When you revise a draft, mark each passive verb. Ask yourself whether a simpler active sentence would feel clearer. You might keep the passive for exam tasks or scientific reports, then switch back to active in stories and personal messages.
Practising Past Participles In Everyday English
Many learners repeat the question when do you use past participle? during homework, tests, or casual chats with friends. Turning that question into a habit can actually help you learn, as long as you link it to regular practice rather than stress.
Short daily steps work better than a single long study session. Ten minutes a day with past participles will move you forward faster than one heavy review each month.
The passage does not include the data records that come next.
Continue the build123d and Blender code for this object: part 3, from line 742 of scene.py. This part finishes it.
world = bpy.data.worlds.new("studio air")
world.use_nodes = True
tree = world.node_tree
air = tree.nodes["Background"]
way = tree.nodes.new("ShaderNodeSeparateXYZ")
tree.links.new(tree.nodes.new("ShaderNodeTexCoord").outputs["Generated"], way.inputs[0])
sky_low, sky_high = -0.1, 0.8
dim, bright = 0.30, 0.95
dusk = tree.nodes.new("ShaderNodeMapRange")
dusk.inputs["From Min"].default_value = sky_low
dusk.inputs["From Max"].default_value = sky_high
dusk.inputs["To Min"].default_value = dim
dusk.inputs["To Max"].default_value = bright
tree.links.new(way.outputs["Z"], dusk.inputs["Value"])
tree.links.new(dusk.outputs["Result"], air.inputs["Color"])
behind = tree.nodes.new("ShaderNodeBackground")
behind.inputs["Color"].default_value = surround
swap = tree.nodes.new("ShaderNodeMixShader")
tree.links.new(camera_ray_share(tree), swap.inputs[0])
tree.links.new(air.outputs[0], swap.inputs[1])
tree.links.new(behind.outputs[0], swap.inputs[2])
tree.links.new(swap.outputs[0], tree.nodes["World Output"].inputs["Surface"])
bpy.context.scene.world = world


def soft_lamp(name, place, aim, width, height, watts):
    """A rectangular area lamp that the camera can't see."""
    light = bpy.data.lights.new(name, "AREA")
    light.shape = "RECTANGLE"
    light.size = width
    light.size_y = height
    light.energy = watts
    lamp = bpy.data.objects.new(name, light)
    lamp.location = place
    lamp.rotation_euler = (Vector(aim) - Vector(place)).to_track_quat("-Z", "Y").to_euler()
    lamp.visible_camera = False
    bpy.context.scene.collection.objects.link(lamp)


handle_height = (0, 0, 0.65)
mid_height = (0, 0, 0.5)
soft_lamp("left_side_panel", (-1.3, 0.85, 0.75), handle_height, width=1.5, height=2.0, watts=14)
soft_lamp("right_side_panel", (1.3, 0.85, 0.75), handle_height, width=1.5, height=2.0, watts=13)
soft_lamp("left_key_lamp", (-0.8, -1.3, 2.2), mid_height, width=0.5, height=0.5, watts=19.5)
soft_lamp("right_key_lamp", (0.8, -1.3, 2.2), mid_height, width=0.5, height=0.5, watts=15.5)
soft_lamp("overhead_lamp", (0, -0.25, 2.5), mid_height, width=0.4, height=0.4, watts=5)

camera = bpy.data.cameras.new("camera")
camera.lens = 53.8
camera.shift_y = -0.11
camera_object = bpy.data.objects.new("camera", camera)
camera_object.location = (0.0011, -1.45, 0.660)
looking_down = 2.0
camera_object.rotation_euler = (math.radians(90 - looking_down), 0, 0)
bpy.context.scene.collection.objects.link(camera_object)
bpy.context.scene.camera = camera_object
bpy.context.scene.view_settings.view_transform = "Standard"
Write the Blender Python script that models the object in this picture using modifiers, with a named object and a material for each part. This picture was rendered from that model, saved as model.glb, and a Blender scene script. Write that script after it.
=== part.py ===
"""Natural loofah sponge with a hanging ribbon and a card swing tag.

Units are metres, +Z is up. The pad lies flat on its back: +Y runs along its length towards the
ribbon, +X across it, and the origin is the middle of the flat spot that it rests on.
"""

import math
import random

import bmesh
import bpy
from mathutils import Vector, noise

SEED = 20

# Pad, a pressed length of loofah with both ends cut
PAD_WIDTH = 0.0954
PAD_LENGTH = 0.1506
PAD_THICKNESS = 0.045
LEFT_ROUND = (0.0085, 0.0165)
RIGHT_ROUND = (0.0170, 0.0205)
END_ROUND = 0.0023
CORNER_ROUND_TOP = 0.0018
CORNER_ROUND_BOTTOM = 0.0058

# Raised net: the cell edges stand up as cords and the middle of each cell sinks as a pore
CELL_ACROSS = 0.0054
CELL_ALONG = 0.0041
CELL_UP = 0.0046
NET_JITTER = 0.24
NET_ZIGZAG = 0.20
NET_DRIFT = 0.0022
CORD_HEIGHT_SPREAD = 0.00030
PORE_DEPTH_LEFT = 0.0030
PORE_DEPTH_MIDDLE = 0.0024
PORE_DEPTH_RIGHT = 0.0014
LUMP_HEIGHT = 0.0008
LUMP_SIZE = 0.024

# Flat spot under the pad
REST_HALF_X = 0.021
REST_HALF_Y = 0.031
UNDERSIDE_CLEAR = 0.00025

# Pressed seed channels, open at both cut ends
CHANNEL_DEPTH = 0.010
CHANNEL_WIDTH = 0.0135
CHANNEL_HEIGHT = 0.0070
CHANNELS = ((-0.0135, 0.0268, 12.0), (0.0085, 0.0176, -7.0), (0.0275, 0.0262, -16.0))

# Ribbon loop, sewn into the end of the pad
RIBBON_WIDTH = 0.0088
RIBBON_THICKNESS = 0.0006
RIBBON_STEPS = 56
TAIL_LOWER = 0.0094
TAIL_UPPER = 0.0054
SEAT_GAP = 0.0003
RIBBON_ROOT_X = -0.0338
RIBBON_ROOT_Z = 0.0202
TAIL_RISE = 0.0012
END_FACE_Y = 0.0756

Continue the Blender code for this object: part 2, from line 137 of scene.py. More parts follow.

Attach this practice to routines you already have, such as checking messages or reading a short article.
Here are ways to keep the form fresh in your mind:
- Write three present perfect sentences about your day, then say them aloud.
- Take a short news story and mark every past participle you can spot.
- Pick one irregular verb list and test yourself on the three forms.
- Record yourself telling a short story that uses at least five past participles.
These steady habits turn the grammar into a normal part of your speaking and writing, instead of a rule that only appears in exams.
Answering The Question: When Do You Use Past Participle?
By this point, the question when do you use past participle should feel less mysterious. The short answer is that English uses this verb form whenever it needs to show completion or results within a wider time frame.
To review, you use a past participle in three broad situations:
- Perfect tenses with have, to show that an action is complete in relation to another time.
- Passive voice with be, to shift attention toward the result of an action.
- Adjective and clause forms, to pack information about a completed action around a noun.
When you meet a new verb, learn its past participle along with the past tense. When you read a news article or a story, pause now and then and underline each participle you see. With steady practice, you will reach a point where the right form simply sounds natural to you, and you can focus more on your message and less on the grammar behind it.